### Short problem
Copy out precisely the lines beginning at the line that contains "lie = Matrix.Translation(CUT_CENTRE)" and ending at the line that contains "obj.matrix_parent_inverse = Matrix.Identity(4)", including both.

### Collected data

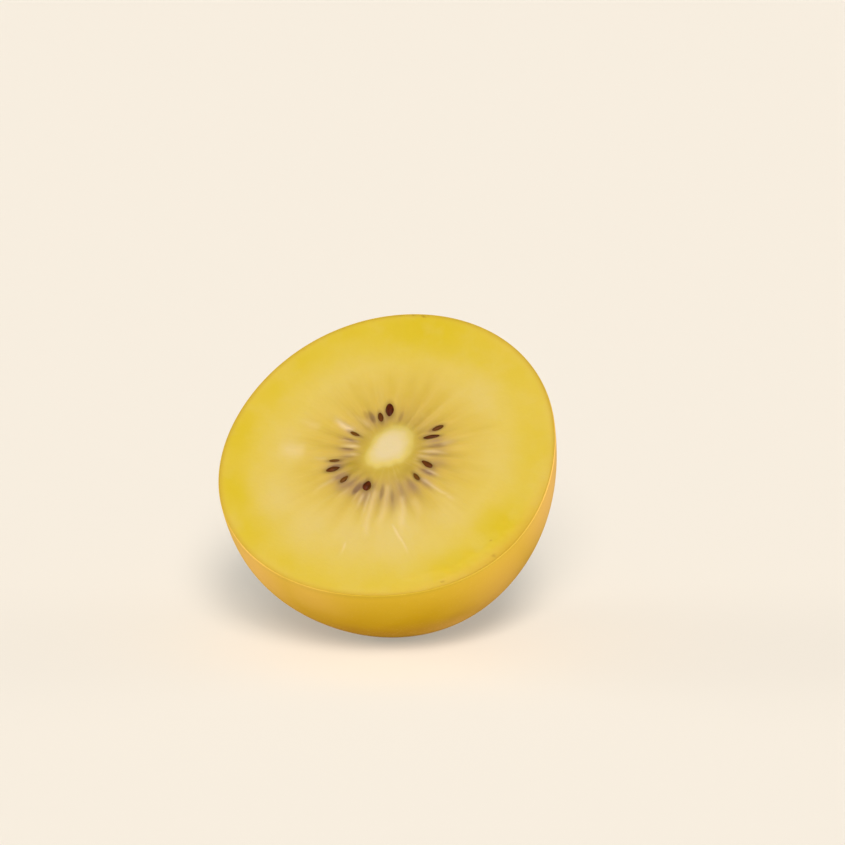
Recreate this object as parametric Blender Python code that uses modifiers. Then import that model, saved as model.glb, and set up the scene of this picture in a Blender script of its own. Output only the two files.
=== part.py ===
"""Half of a golden kiwi fruit, cut across its middle.

The half lies on its skin with the cut face leaning back. It is shaped upright about +Z, with
the cut at height zero and the stem end below, and then it is tilted and set down on a small
flat spot. The origin is on the surface that it rests on, under the middle of its bounding box.
"""

import math

import bmesh
import bpy
from mathutils import Matrix, Vector

MM = 0.001

# The fruit's outer shape
CUT_RADIUS = 27.0 * MM
HALF_LENGTH = 34.6 * MM             # from the cut to the stem end
FULLNESS = 1.91                     # 2 is a true ellipse, more is fuller at the shoulders
LOBES = (                           # how far the cut is from round:
    (2, 0.0275, 127),               # swells round the cut, share of the radius, first swell
    (3, 0.0145, -114),              # in degrees from +X
    (4, 0.005, 171),
)
RIM_ROUNDING = 0.4 * MM
BELLY = 0.25 * MM                   # how far the skin swells out below the cut
BELLY_DEPTH = 20.0 * MM             # and how far down that goes
LEAN = 0.012                        # how far the stem end leans towards -X, a share of the depth

# The cut face
CORE_CENTRE = (-0.2 * MM, 1.0 * MM)
CORE_RADIUS = 3.3 * MM
CORE_LOBES = ((1, 0.084, 27), (2, 0.161, 116), (3, 0.039, -79), (4, 0.04, -142))
CORE_RISE = 0.25 * MM
CHAMBERS = 26
CHAMBER_DEPTH = 0.2 * MM
CHAMBER_WALL_ANGLE = math.radians(261)
CHAMBER_START = (5.0 * MM, 6.6 * MM)    # where the hollows begin and where they are full
CHAMBER_END = (9.5 * MM, 14.0 * MM)     # where they begin to fade and where they are gone
FACE_RINGS = [ring * MM for ring in
              (2.4, 3.3, 4.1, 4.9, 5.7, 6.6, 7.6, 8.8, 10.2, 12.0, 14.5, 18.0, 22.0, 25.0)]

# The seeds that stand in the cut: where each lies (degrees round from +X, then mm from the
# axis), the way it points in degrees, its length and its width in mm
SEEDS = (
    (97.2, 8.53, 101, 3.0, 1.5),
    (108.6, 7.3, 108, 2.4, 0.95),
    (149.4, 6.93, 155, 2.4, 0.7),
    (192.2, 8.55, 188, 2.5, 0.7),
    (202.2, 9.05, 200, 2.6, 1.2),
    (219.4, 8.21, 230, 2.2, 0.9),
    (247.4, 6.71, 255, 2.4, 1.45),
    (320.0, 6.47, 305, 2.1, 0.9),
    (345.7, 6.5, 329, 2.9, 1.1),
    (30.3, 7.33, 11, 3.0, 0.85),
    (37.9, 8.81, 31, 2.5, 0.85),
)
SEED_THICKNESS = 0.9                # share of its width
SEED_SUNK = 0.25                    # how far its middle is below the face, share of thickness
SEED_TAPER = 0.35                   # how much slimmer the end by the core is
SEED_SIDES = 8
SEED_RINGS = 5

# The stem scar
SCAR_RADIUS = 6.8 * MM              # out to the plain skin
SCAR_RINGS = [ring * MM for ring in (5.7, 4.8, 4.0, 3.3, 2.6, 2.0, 1.4)]
SCAR_CREST = 0.45 * MM
SCAR_CREST_RADIUS = 3.6 * MM
SCAR_CREST_SPREAD = 1.1 * MM
SCAR_HOLE_DEPTH = 1.2 * MM
SCAR_HOLE = (1.0 * MM, 2.1 * MM)    # from the hole's floor to its lip
SCAR_DIMPLE = 0.5 * MM
SCAR_DIMPLE_RADIUS = 6.0 * MM
SCAR_KNOBS = ((5, 0.20, 20), (9, 0.16, 75))     # lumps round the crest, share of it, degrees

# How it lies
TILT = math.radians(40.2)           # how far the cut leans from level, towards -Y
TURN = math.radians(-10.5)
CUT_CENTRE = Vector((0.16, -4.67, 30.55)) * MM

SEGMENTS = 4 * CHAMBERS
SKIN_RINGS = 13
MERGE = 0.000001
SLIVER = 0.025 * MM                 # edges shorter than this are closed up


def smooth_step(low, high, value):
    """0 below low, 1 above high, and a smooth rise between them."""
    share = min(max((value - low) / (high - low), 0.0), 1.0)
    return share * share * (3.0 - 2.0 * share)


def waves(angle, terms):
    """The sum of a few waves round the axis."""
    return sum(size * math.cos(count * angle - math.radians(peak)) for count, size, peak in terms)


def skin_depth(reach):
    """How far below the cut the skin is at a distance from the axis."""
    return HALF_LENGTH * (1.0 - (reach / CUT_RADIUS) ** FULLNESS) ** (1.0 / FULLNESS)


def with_belly(reach, depth):
    """The skin's distance from the axis at a depth below the cut, with its swell added."""
    return reach + BELLY * math.sin(math.pi * min(depth / BELLY_DEPTH, 1.0)) ** 2


def outline():
    """Points (distance from the axis, height), from the middle of the cut to the stem end."""
    points = [(0.0, 0.0)] + [(ring, 0.0) for ring in FACE_RINGS]
    for step in range(3):
        turn = math.radians(45 * step)
        points.append((CUT_RADIUS - RIM_ROUNDING * (1.0 - math.sin(turn)),
                       -RIM_ROUNDING * (1.0 - math.cos(turn))))
    scar_start = math.acos((SCAR_RADIUS / CUT_RADIUS) ** (FULLNESS / 2.0))
    for ring in range(1, SKIN_RINGS + 1):
        turn = scar_start * ring / SKIN_RINGS
        reach = CUT_RADIUS * math.cos(turn) ** (2.0 / FULLNESS)
        depth = skin_depth(reach)
        points.append((with_belly(reach, depth), -depth))
    points += [(ring, -skin_depth(ring)) for ring in SCAR_RINGS]
    points.append((0.0, -HALF_LENGTH))
    return points


def in_core(x, y):
    """1 on the core's flat top, falling to 0 round its edge."""
    x, y = x - CORE_CENTRE[0], y - CORE_CENTRE[1]
    edge = CORE_RADIUS * (1.0 + waves(math.atan2(y, x), CORE_LOBES))
    return 1.0 - smooth_step(0.8, 1.25, math.hypot(x, y) / edge)


def face_rise(x, y):
    """Height of the cut face's relief: the core stands up and the seed chambers lie hollow."""
    reach = math.hypot(x, y)
    band = smooth_step(*CHAMBER_START, reach) * (1.0 - smooth_step(*CHAMBER_END, reach))
    hollow = 0.5 - 0.5 * math.cos(CHAMBERS * (math.atan2(y, x) - CHAMBER_WALL_ANGLE))
    core = in_core(x, y)
    return CORE_RISE * core - CHAMBER_DEPTH * band * hollow * (1.0 - core)


def scar_rise(reach, angle):
    """How far the stem scar stands out of the skin's smooth curve."""
    crest = SCAR_CREST * math.exp(-((reach - SCAR_CREST_RADIUS) / SCAR_CREST_SPREAD) ** 2)
    dimple = SCAR_DIMPLE * math.exp(-(reach / SCAR_DIMPLE_RADIUS) ** 4)
    hole = SCAR_HOLE_DEPTH * (1.0 - smooth_step(*SCAR_HOLE, reach))
    return crest * (1.0 + waves(angle, SCAR_KNOBS)) - dimple - hole


def turned_mesh():
    """The outline turned round the axis, as a mesh of its own."""
    points = outline()
    mesh = bpy.data.meshes.new("outline")
    mesh.from_pydata([(reach, 0.0, height) for reach, height in points],
                     [(index, index + 1) for index in range(len(points) - 1)], [])
    profile = bpy.data.objects.new("outline", mesh)
    bpy.context.scene.collection.objects.link(profile)
    screw = profile.modifiers.new("turn", "SCREW")
    screw.steps = SEGMENTS
    screw.render_steps = SEGMENTS
    screw.use_merge_vertices = True
    screw.merge_threshold = MERGE
    turned = bpy.data.meshes.new_from_object(
        profile.evaluated_get(bpy.context.evaluated_depsgraph_get()))
    bpy.data.objects.remove(profile)
    return turned


def shape_fruit(mesh):
    """Moves the turned mesh's points: the lobes, the relief of the cut and the stem scar."""
    for vertex in mesh.vertices:
        x, y, z = vertex.co
        reach, angle = math.hypot(x, y), math.atan2(y, x)
        on_face = z > -MERGE
        fade = 1.0 if on_face else reach / CUT_RADIUS
        swell = 1.0 + waves(angle, LOBES) * fade
        if on_face:
            vertex.co.z += face_rise(x * swell, y * swell)
        elif reach < CUT_RADIUS / 2.0:
            vertex.co.z -= scar_rise(reach, angle)
        vertex.co.x = vertex.co.x * swell + LEAN * min(z, 0.0)
        vertex.co.y *= swell


def add_seed(place, reach, heading, length, width, collection):
    """One seed: a flattened ball, slimmer towards the core, sunk into the cut."""
    bm = bmesh.new()
    bmesh.ops.create_uvsphere(bm, u_segments=SEED_SIDES, v_segments=SEED_RINGS, radius=0.5)
    bmesh.ops.rotate(bm, verts=bm.verts, matrix=Matrix.Rotation(math.radians(90), 3, "Y"))
    for vertex in bm.verts:
        slim = 1.0 - SEED_TAPER * max(0.0, -2.0 * vertex.co.x)
        vertex.co.y *= slim
        vertex.co.z *= slim
    thickness = width * SEED_THICKNESS
    bmesh.ops.scale(bm, verts=bm.verts, vec=Vector((length, width, thickness)) * MM)
    bmesh.ops.rotate(bm, verts=bm.verts, matrix=Matrix.Rotation(math.radians(heading), 3, "Z"))
    middle = Vector((math.cos(math.radians(place)), math.sin(math.radians(place)), 0.0)) * reach
    middle.z = -SEED_SUNK * thickness
    bmesh.ops.translate(bm, verts=bm.verts, vec=middle * MM)
    mesh = bpy.data.meshes.new("seed")
    bm.to_mesh(mesh)
    bm.free()
    collection.objects.link(bpy.data.objects.new("seed", mesh))


def join_seeds(fruit):
    """Unites the seeds with the fruit and removes their own objects."""
    seeds = bpy.data.collections.new("seeds")
    bpy.context.scene.collection.children.link(seeds)
    for place, reach, heading, length, width in SEEDS:
        add_seed(place, reach, heading, length, width, seeds)
    union = fruit.modifiers.new("seeds", "BOOLEAN")
    union.operation = "UNION"
    union.operand_type = "COLLECTION"
    union.collection = seeds
    joined = bpy.data.meshes.new_from_object(
        fruit.evaluated_get(bpy.context.evaluated_depsgraph_get()))
    fruit.modifiers.clear()
    fruit.data = joined
    for seed in list(seeds.objects):
        bpy.data.objects.remove(seed)
    bpy.data.collections.remove(seeds)


def cut_flat_spot(mesh, pose):
    """Cuts the skin level where the resting surface crosses it."""
    to_fruit = pose.inverted()
    bm = bmesh.new()
    bm.from_mesh(mesh)
    cut = bmesh.ops.bisect_plane(
        bm, geom=bm.verts[:] + bm.edges[:] + bm.faces[:], dist=MERGE,
        plane_co=to_fruit @ Vector((0.0, 0.0, 0.0)),
        plane_no=to_fruit.to_3x3() @ Vector((0.0, 0.0, -1.0)), clear_outer=True)
    edges = [piece for piece in cut["geom_cut"] if isinstance(piece, bmesh.types.BMEdge)]
    bmesh.ops.contextual_create(bm, geom=edges)
    bmesh.ops.triangulate(bm, faces=bm.faces)
    bmesh.ops.dissolve_degenerate(bm, dist=SLIVER, edges=bm.edges)
    bmesh.ops.recalc_face_normals(bm, faces=bm.faces)
    bm.to_mesh(mesh)
    bm.free()


def fruit_material():
    """Golden flesh and skin in one plain colour."""
    material = bpy.data.materials.new("golden_flesh")
    material.use_nodes = True
    shader = material.node_tree.nodes["Principled BSDF"]
    shader.inputs["Base Color"].default_value = (0.72, 0.50, 0.07, 1.0)
    shader.inputs["Roughness"].default_value = 0.4
    shader.inputs["Metallic"].default_value = 0.0
    return material


for old in list(bpy.data.objects):
    bpy.data.objects.remove(old)

parts = bpy.data.collections.new("half_golden_kiwi_fruit")
bpy.context.scene.collection.children.link(parts)

half = bpy.data.objects.new("kiwi_half", turned_mesh())
parts.objects.link(half)
shape_fruit(half.data)
join_seeds(half)

lie = Matrix.Translation(CUT_CENTRE) @ Matrix.Rotation(TURN, 4, "Z") @ Matrix.Rotation(TILT, 4, "X")
cut_flat_spot(half.data, lie)
half.matrix_world = lie
half.data.materials.clear()
half.data.materials.append(fruit_material())
half.data.shade_smooth()
half.data.set_sharp_from_angle(angle=math.radians(35))
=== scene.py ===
import math

import bmesh
import bpy
import numpy as np
from mathutils import Matrix, Vector, noise


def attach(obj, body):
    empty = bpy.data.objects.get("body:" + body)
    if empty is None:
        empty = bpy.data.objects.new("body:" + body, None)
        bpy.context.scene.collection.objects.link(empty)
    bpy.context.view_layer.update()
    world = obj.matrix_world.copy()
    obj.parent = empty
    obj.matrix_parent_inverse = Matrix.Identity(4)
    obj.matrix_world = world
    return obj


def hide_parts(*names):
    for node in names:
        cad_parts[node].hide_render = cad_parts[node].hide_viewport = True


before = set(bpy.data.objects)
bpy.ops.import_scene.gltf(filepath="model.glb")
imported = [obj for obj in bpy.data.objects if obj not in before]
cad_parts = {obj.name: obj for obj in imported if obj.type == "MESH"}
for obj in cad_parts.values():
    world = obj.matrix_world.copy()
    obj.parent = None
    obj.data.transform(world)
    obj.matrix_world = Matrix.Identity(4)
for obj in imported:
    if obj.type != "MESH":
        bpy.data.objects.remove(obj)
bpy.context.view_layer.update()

MM = 0.001


# --- The table, the light and the camera ---------------------------------------------------
# A pale cream light table, lit from below, under plain studio light: two broad soft lamps in
# front, one above the other, a low one on either side and a little light from all round. The
# camera looks a little down at the cut.

CUT_CENTRE = Vector((0.16, -4.67, 30.55)) * MM      # the middle of the cut, where the CAD has it
TILT = math.radians(40.2)                           # how far the cut leans from level
TURN = math.radians(-10.5)                          # and is turned about the upright
CAMERA_ELEVATION = math.radians(14)
CAMERA_DISTANCE = 651.7 * MM
LENS = 176.5                                        # in mm, on a 36 mm sensor
AIM = CUT_CENTRE + Vector((5.31, 1.17, 4.70)) * MM  # what the camera looks at
TABLE_REACH = 3.0                                   # in m, from the middle to each side


def tone(red, green, blue, alpha=1.0):
    """A colour from its values on a 0 to 255 paint card, as the light that it sends back."""
    parts = [part / 255.0 for part in (red, green, blue)]
    return tuple(part / 12.92 if part <= 0.04045 else ((part + 0.055) / 1.055) ** 2.4
                 for part in parts) + (alpha,)


def new_material(name):
    """A material, its node tree and its Principled shader."""
    material = bpy.data.materials.new(name)
    material.use_nodes = True
    tree = material.node_tree
    return material, tree, tree.nodes["Principled BSDF"]


scene = bpy.context.scene
scene.view_settings.view_transform = "Standard"

table_material, tree, shader = new_material("table_top")
shader.inputs["Base Color"].default_value = tone(193, 183, 174)
shader.inputs["Roughness"].default_value = 0.9
shader.inputs["Specular IOR Level"].default_value = 0.0
shader.inputs["Emission Color"].default_value = tone(150, 151, 145)
shader.inputs["Emission Strength"].default_value = 1.0
bm = bmesh.new()
bmesh.ops.create_grid(bm, x_segments=1, y_segments=1, size=TABLE_REACH)
table = bpy.data.objects.new("table_top", bpy.data.meshes.new("table_top"))
bm.to_mesh(table.data)
bm.free()
table.data.materials.append(table_material)
scene.collection.objects.link(table)

world = bpy.data.worlds.new("studio")
world.use_nodes = True
world.node_tree.nodes["Background"].inputs["Color"].default_value = tone(250, 250, 250)
world.node_tree.nodes["Background"].inputs["Strength"].default_value = 0.24
scene.world = world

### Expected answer
lie = Matrix.Translation(CUT_CENTRE) @ Matrix.Rotation(TURN, 4, "Z") @ Matrix.Rotation(TILT, 4, "X")
cut_flat_spot(half.data, lie)
half.matrix_world = lie
half.data.materials.clear()
half.data.materials.append(fruit_material())
half.data.shade_smooth()
half.data.set_sharp_from_angle(angle=math.radians(35))
=== scene.py ===
import math

import bmesh
import bpy
import numpy as np
from mathutils import Matrix, Vector, noise


def attach(obj, body):
    empty = bpy.data.objects.get("body:" + body)
    if empty is None:
        empty = bpy.data.objects.new("body:" + body, None)
        bpy.context.scene.collection.objects.link(empty)
    bpy.context.view_layer.update()
    world = obj.matrix_world.copy()
    obj.parent = empty
    obj.matrix_parent_inverse = Matrix.Identity(4)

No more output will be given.